Begin PROVIDED DATA

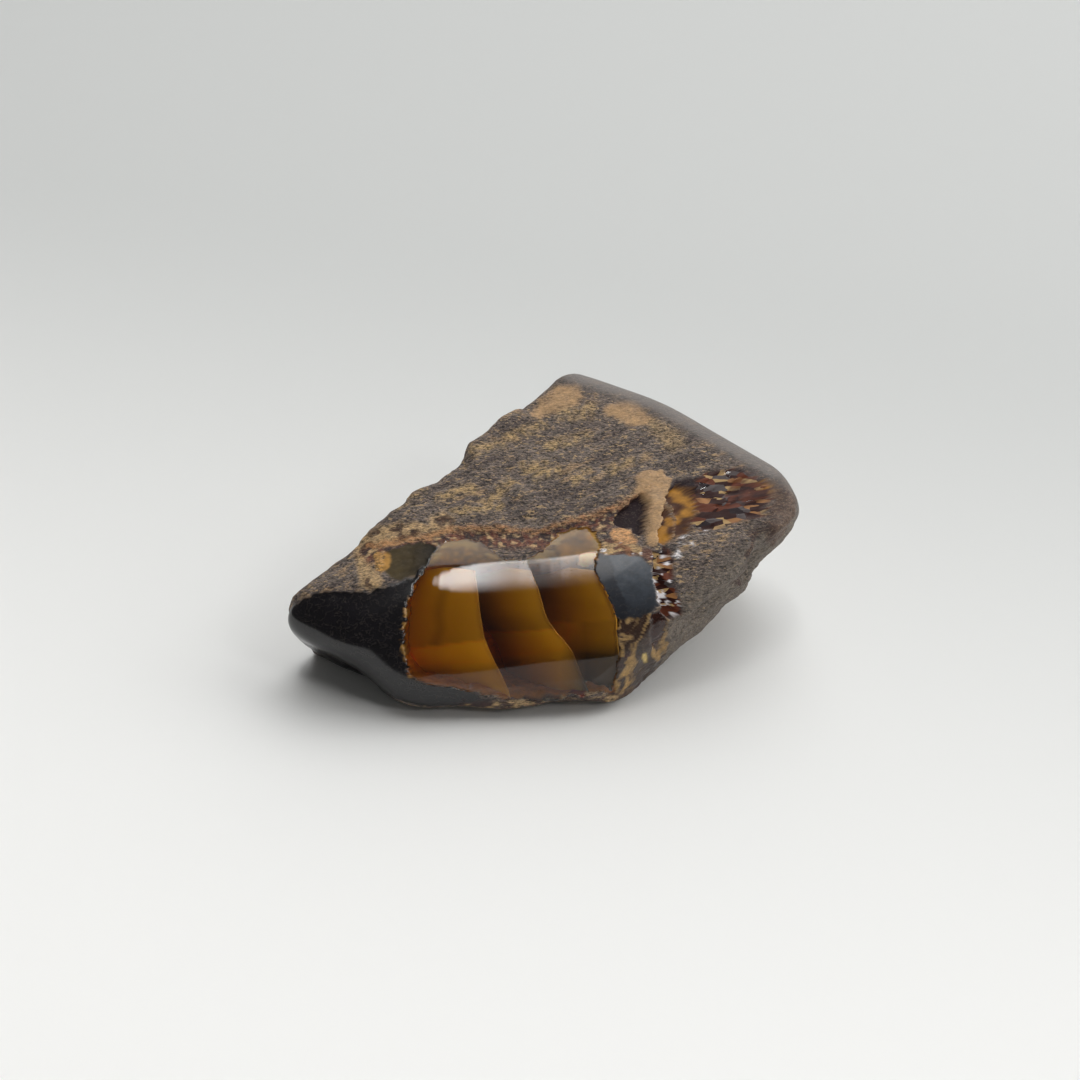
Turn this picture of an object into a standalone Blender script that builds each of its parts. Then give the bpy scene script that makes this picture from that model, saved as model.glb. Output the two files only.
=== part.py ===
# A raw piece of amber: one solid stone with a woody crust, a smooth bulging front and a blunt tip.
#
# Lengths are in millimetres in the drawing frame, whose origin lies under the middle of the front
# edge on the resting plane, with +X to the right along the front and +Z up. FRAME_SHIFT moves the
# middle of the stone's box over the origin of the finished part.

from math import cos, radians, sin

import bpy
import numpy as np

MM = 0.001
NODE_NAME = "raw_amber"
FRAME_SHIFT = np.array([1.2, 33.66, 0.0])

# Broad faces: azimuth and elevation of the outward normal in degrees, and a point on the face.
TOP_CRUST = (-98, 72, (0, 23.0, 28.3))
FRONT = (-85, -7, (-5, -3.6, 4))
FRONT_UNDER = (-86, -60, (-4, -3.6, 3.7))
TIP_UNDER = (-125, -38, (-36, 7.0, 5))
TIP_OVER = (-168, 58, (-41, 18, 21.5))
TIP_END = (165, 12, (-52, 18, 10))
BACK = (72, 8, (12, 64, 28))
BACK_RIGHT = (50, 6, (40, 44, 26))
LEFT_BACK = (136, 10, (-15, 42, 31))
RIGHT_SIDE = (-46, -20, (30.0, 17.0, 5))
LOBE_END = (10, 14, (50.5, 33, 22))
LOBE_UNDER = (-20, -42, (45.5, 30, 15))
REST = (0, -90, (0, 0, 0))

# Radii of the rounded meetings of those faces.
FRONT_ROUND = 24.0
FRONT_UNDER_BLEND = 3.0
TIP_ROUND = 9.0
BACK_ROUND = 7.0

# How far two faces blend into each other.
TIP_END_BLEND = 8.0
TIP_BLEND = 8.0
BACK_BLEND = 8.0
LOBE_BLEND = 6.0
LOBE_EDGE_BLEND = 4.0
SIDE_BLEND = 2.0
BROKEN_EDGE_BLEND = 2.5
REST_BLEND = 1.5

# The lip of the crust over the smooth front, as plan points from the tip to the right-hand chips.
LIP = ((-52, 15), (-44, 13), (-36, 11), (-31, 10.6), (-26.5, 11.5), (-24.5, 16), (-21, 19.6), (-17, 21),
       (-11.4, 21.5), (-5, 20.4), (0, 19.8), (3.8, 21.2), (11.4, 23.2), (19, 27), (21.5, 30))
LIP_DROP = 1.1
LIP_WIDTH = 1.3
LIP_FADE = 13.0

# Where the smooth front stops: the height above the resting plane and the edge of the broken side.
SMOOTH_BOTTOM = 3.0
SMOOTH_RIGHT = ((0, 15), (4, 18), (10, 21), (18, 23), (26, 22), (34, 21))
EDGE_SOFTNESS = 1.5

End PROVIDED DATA

> _EXERCISE_:
Reproduce the listing above word for word.

> _WRITTEN SOLUTION_:
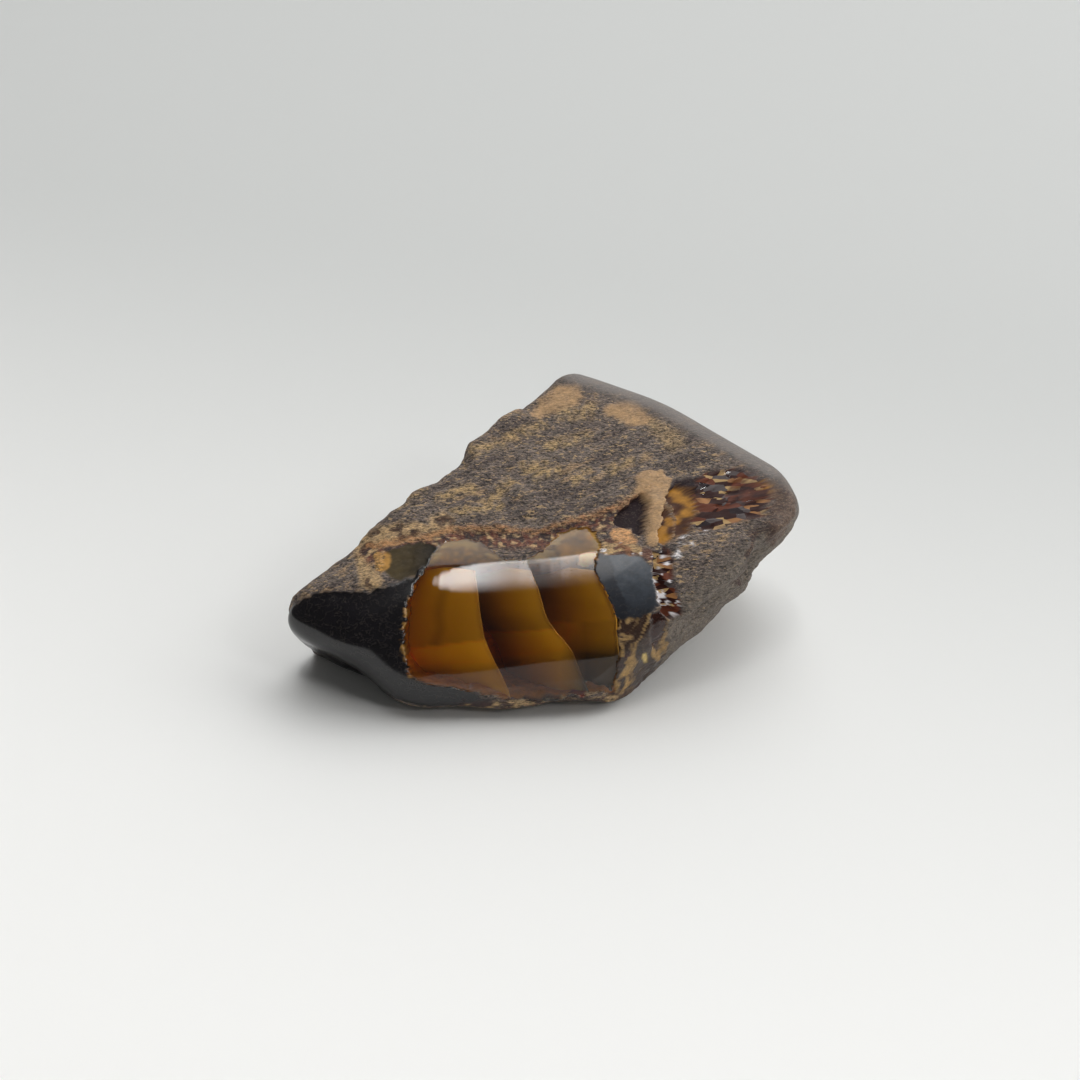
Turn this picture of an object into a standalone Blender script that builds each of its parts. Then give the bpy scene script that makes this picture from that model, saved as model.glb. Output the two files only.
=== part.py ===
# A raw piece of amber: one solid stone with a woody crust, a smooth bulging front and a blunt tip.
#
# Lengths are in millimetres in the drawing frame, whose origin lies under the middle of the front
# edge on the resting plane, with +X to the right along the front and +Z up. FRAME_SHIFT moves the
# middle of the stone's box over the origin of the finished part.

from math import cos, radians, sin

import bpy
import numpy as np

MM = 0.001
NODE_NAME = "raw_amber"
FRAME_SHIFT = np.array([1.2, 33.66, 0.0])

# Broad faces: azimuth and elevation of the outward normal in degrees, and a point on the face.
TOP_CRUST = (-98, 72, (0, 23.0, 28.3))
FRONT = (-85, -7, (-5, -3.6, 4))
FRONT_UNDER = (-86, -60, (-4, -3.6, 3.7))
TIP_UNDER = (-125, -38, (-36, 7.0, 5))
TIP_OVER = (-168, 58, (-41, 18, 21.5))
TIP_END = (165, 12, (-52, 18, 10))
BACK = (72, 8, (12, 64, 28))
BACK_RIGHT = (50, 6, (40, 44, 26))
LEFT_BACK = (136, 10, (-15, 42, 31))
RIGHT_SIDE = (-46, -20, (30.0, 17.0, 5))
LOBE_END = (10, 14, (50.5, 33, 22))
LOBE_UNDER = (-20, -42, (45.5, 30, 15))
REST = (0, -90, (0, 0, 0))

# Radii of the rounded meetings of those faces.
FRONT_ROUND = 24.0
FRONT_UNDER_BLEND = 3.0
TIP_ROUND = 9.0
BACK_ROUND = 7.0

# How far two faces blend into each other.
TIP_END_BLEND = 8.0
TIP_BLEND = 8.0
BACK_BLEND = 8.0
LOBE_BLEND = 6.0
LOBE_EDGE_BLEND = 4.0
SIDE_BLEND = 2.0
BROKEN_EDGE_BLEND = 2.5
REST_BLEND = 1.5

# The lip of the crust over the smooth front, as plan points from the tip to the right-hand chips.
LIP = ((-52, 15), (-44, 13), (-36, 11), (-31, 10.6), (-26.5, 11.5), (-24.5, 16), (-21, 19.6), (-17, 21),
       (-11.4, 21.5), (-5, 20.4), (0, 19.8), (3.8, 21.2), (11.4, 23.2), (19, 27), (21.5, 30))
LIP_DROP = 1.1
LIP_WIDTH = 1.3
LIP_FADE = 13.0

# Where the smooth front stops: the height above the resting plane and the edge of the broken side.
SMOOTH_BOTTOM = 3.0
SMOOTH_RIGHT = ((0, 15), (4, 18), (10, 21), (18, 23), (26, 22), (34, 21))
EDGE_SOFTNESS = 1.5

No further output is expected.